Specifically, one of the above mentioned improvement-type developments involves the improved monitoring capability of the DEH system disclosed herein, and the attendant capacity of the DEH to control turbine operation throughout startup subject to interrupt when unsatisfactory operating conditions are monitored. In prior art systems, contact closure inputs (CCI) are generally periodically scanned at a predetermined rate. However, this method of monitoring has two drawbacks. First, periodic contact scanning is inefficient in that such scanning is unnecessary when status contacts are not changing at a high rate, or are changing at a rate much slower than the scanning rate. Secondly, when a contact does change state, the periodic scanning method may not make this information available to the computer control system until a full scan period (e.g., one second) later.
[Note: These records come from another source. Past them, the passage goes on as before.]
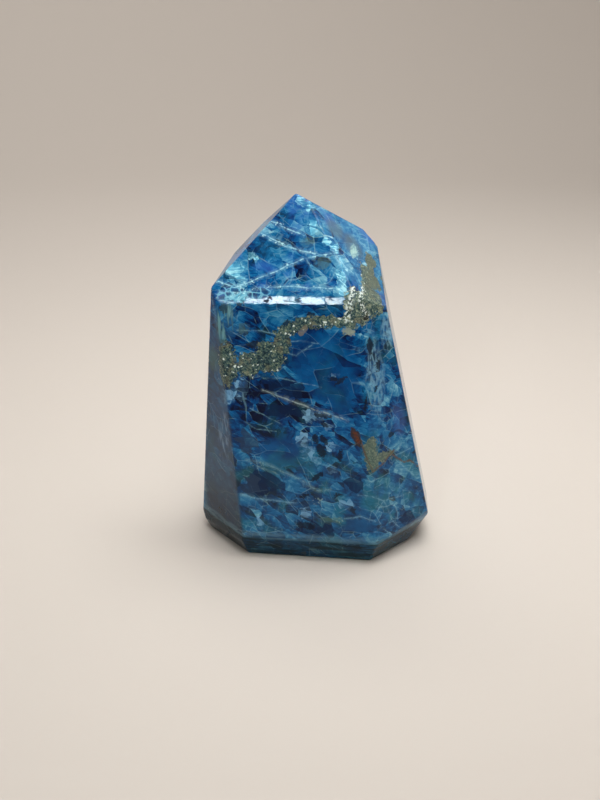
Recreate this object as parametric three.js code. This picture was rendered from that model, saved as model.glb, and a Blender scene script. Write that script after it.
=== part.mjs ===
// A tall standing point of blue apatite, ground and polished by hand from one piece of
// rough. Seven upright facets lean in towards a crown of sloping ones, the tip stands
// left of the middle, and chamfers run round the foot above a flat resting face.
// Units are mm, +Z is up, and the broad front facet looks towards -Y.

import * as THREE from "three";
import { ConvexGeometry } from "three/addons/geometries/ConvexGeometry.js";

// Polishing leaves the edges of the crown crisp and wears those of the foot rounder.
const CROWN_EDGE_RADIUS = 0.5;
const FOOT_EDGE_RADIUS = 0.9;
const CRISP_ABOVE = 40;
const STEPS_ROUND_A_CORNER = 4;

const APATITE_BLUE = 0x2c6396;

// The ground facets. "faces" is the compass direction a facet looks towards, in degrees
// round from +X, and "leans" how far it tips back from upright, in degrees (below zero
// where it overhangs). "reach" is how far it stands from the upright axis at height "at".
const FACETS = {
  front: { faces: 263, leans: 6, reach: 16.1, at: 5 },
  leftFront: { faces: 213.5, leans: -1, reach: 21.8, at: 5 },
  rightFront: { faces: 312, leans: 8.5, reach: 22.4, at: 5 },
  right: { faces: 356, leans: 12.5, reach: 26.9, at: 6 },
  rightBack: { faces: 50, leans: 6, reach: 22.1, at: 6 },
  back: { faces: 98, leans: 4, reach: 15.8, at: 6 },
  leftBack: { faces: 165, leans: 6, reach: 27, at: 3 },

  brow: { faces: 262.7, leans: 19, reach: 10, at: 60 },
  crownFront: { faces: 262.5, leans: 31.5, reach: 10.2, at: 60 },
  crownRight: { faces: 328.5, leans: 40, reach: 13.7, at: 60 },
  crownLeft: { faces: 180, leans: 44.2, reach: 24.7, at: 60 },
  crownBack: { faces: 98, leans: 42, reach: 13.6, at: 70 },
  crownRightBack: { faces: 30, leans: 35, reach: 14.8, at: 70 },
  tip: { faces: 15, leans: 60.5, reach: 0, at: 78.45 },

  footFront: { faces: 262.5, leans: -22, reach: 14.3, at: 0 },
  footLeftFront: { faces: 215.5, leans: -26, reach: 19.9, at: 0 },
  footRightFront: { faces: 317.5, leans: -24.5, reach: 19.8, at: 0 },
  footRight: { faces: 356, leans: -35, reach: 22, at: 0 },
  footRightBack: { faces: 50, leans: -30, reach: 18.5, at: 0 },
  footBack: { faces: 98, leans: -30, reach: 12.3, at: 0 },
  footLeft: { faces: 165, leans: -25, reach: 24.8, at: 0 },
};

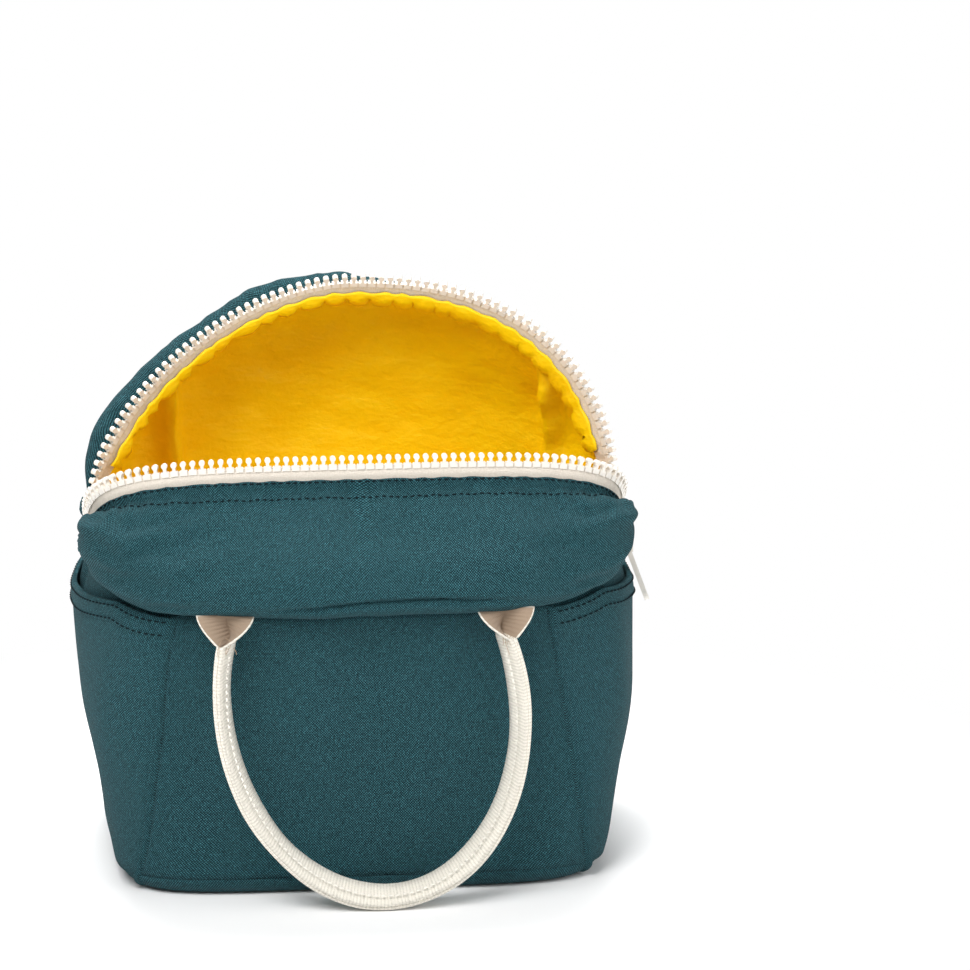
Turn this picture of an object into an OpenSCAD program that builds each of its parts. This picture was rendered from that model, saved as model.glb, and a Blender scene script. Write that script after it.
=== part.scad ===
// Soft canvas lunch bag with a zipped mouth, standing open on its base.
// Origin: centre of the underside. +X is the bag's right, its front faces -Y, +Z is up.

/* [Body] */
// Width of the bag across its base
base_w = 210; // [190:1:240]
// Depth of the bag across its base
base_d = 146; // [125:1:165]
// Width of the side panels at their full flare
body_w = 232; // [215:1:260]
// Height of the seam between the body panels and the yokes
seam_z = 131; // [115:1:150]
// How far the front panel leans out below its yoke
front_lean = 11; // [2:1:16]
// How far the back panel leans out below its yoke
back_lean = 4; // [0:1:14]
// Radius of the rounded edge round the base
base_r = 8; // [4:0.5:12]
// Height over which the sides flare out
flare_h = 34; // [20:1:60]
// Extra height of the side panels where they reach the ends of the zip
side_rise = 15; // [8:1:22]
// Depth of the upright fold in each side panel behind the end of the zip
fold_in = 8; // [7.5:0.5:12]
// Distance from the middle of the front panel to its side seam, at the base
seam_x_base = 95; // [85:1:99]
// Distance from the middle of the front panel to its side seam, at the yoke
seam_x_top = 80; // [68:1:90]

/* [Cloth] */
// Thickness of the canvas
canvas_t = 1.4; // [0.8:0.1:2]
// Thickness of the coated lining
lining_t = 0.8; // [0.5:0.1:1.4]

/* [Side pockets] */
// Height of the hem of the slip pockets
pocket_z = 123; // [90:1:126]
// Room between a slip pocket and the side panel behind it, at the middle of its hem
pocket_gap = 6; // [5.8:0.2:9]
// Extra height of the pocket's hem where it meets its seams
pocket_rise = 6; // [0:0.5:7]
// Height of the pocket's hem band
pocket_hem_h = 9; // [5:0.5:14]
// Thickness of the turned hem band
pocket_hem_t = 0.8; // [0.4:0.1:1.4]

/* [Zip] */
// Height of the front rim over the zip ends, along its own plane
front_rise = 72; // [50:1:90]
// Height of the back rim over the zip ends, along its own plane
back_rise = 106; // [80:1:130]
// Forward lean of the front rim from upright
front_tilt = 51; // [40:1:70]
// Backward lean of the back rim from upright
back_tilt = 14; // [5:1:25]
// Visible width of each zip tape
tape_w = 8.5; // [6:0.5:12]
// Width of tape left showing between the teeth and the cloth's edge
tape_show = 4.6; // [3:0.2:5.6]
// Thickness of the zip tape
tape_t = 1; // [0.6:0.1:1.2]
// Distance from one tooth to the next in a row
tooth_pitch = 4; // [3.8:0.05:4.6]
// Width of a tooth's head
head_w = 2.5; // [2:0.1:2.5]
// Width of a tooth's neck
neck_w = 1.3; // [0.9:0.1:1.3]
// Width of a tooth's foot, which grips the tape
foot_w = 3.2; // [2.6:0.1:3.4]
// Thickness of a tooth through the tape
tooth_t = 2.4; // [1.8:0.1:3]

/* [Slider] */
// Length of the slider
slider_l = 13; // [11:0.5:16]
// Travel of the slider over the joined teeth
slider_travel = 4; // [2:0.5:5]
// Thickness of each plate of the slider
plate_t = 1.6; // [1.2:0.1:2.2]
// Length of the pull tab
pull_l = 27; // [20:0.5:36]
// Width of the pull tab at its lower end
pull_w = 9.5; // [8:0.5:13]
// Thickness of the pull tab
pull_t = 2.2; // [1.6:0.1:3]
// Outward lean of the pull tab as it rests over the pocket's hem
pull_lean = 20; // [18:1:30]

/* [Handles] */
// Width of the webbing before it is folded
webbing_w = 25; // [20:0.5:32]
// Thickness of one layer of webbing
webbing_t = 1.8; // [1.2:0.1:2.5]
// Distance from the middle of a handle to each of its ends
handle_half = 60; // [50:1:64]
// Greatest half width of the hanging loop
loop_half = 64; // [60:1:75]
// Depth of the hanging loop below the yoke seam
loop_drop = 124; // [100:1:126]

/* [Bottle pocket] */
// Width of the inner bottle pocket
bottle_w = 78; // [70:1:90]
// Height of the pocket's gathered top
bottle_z = 158; // [120:1:165]
// Width of the elastic in the pocket's hem
elastic_w = 6; // [4:0.5:8]
// Thickness of the elastic
elastic_t = 1.2; // [0.8:0.1:1.5]

/* [Hidden] */
canvas_colour = "#2a5a62";
lining_colour = "#e8b400";
zip_colour = "#f0eeea";
tape_colour = "#ece4db";
webbing_colour = "#e8e0d2";
metal_colour = "#dcd8cf";
// Squareness of the outline at the base and at the yoke seam
base_square = 6;
top_square = 3.1;
// Squareness of the two rims
front_square = 4.5;
back_square_left = 1.72;
back_square_right = 2.35;
// Clearance between pieces that move past each other
fit = 0.3;
// Room on each side of a tape where it is sewn between the cloth and its lining
tape_lap = 1;
// Clearance between a tooth's head and the necks on either side of it
tooth_fit = 0.1;
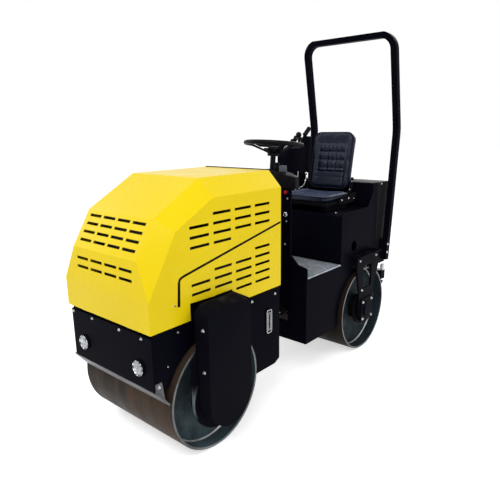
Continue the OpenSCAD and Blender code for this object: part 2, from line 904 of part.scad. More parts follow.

There has thus existed in the prior art a need for a more efficient means of monitoring turbine system conditions, i.e., for getting signals representative of such systems into the computer efficiently and when needed. Similarly, there has existed a need for a more efficient means of performing the analog scanning task for inputting analog signal information into the computer. The subject invention fulfills these needs and provides for direct computerized control of turbine operation throughout startup with the enhanced reliability obtained from the improved means for inputting data to and outputting data from the computer processor.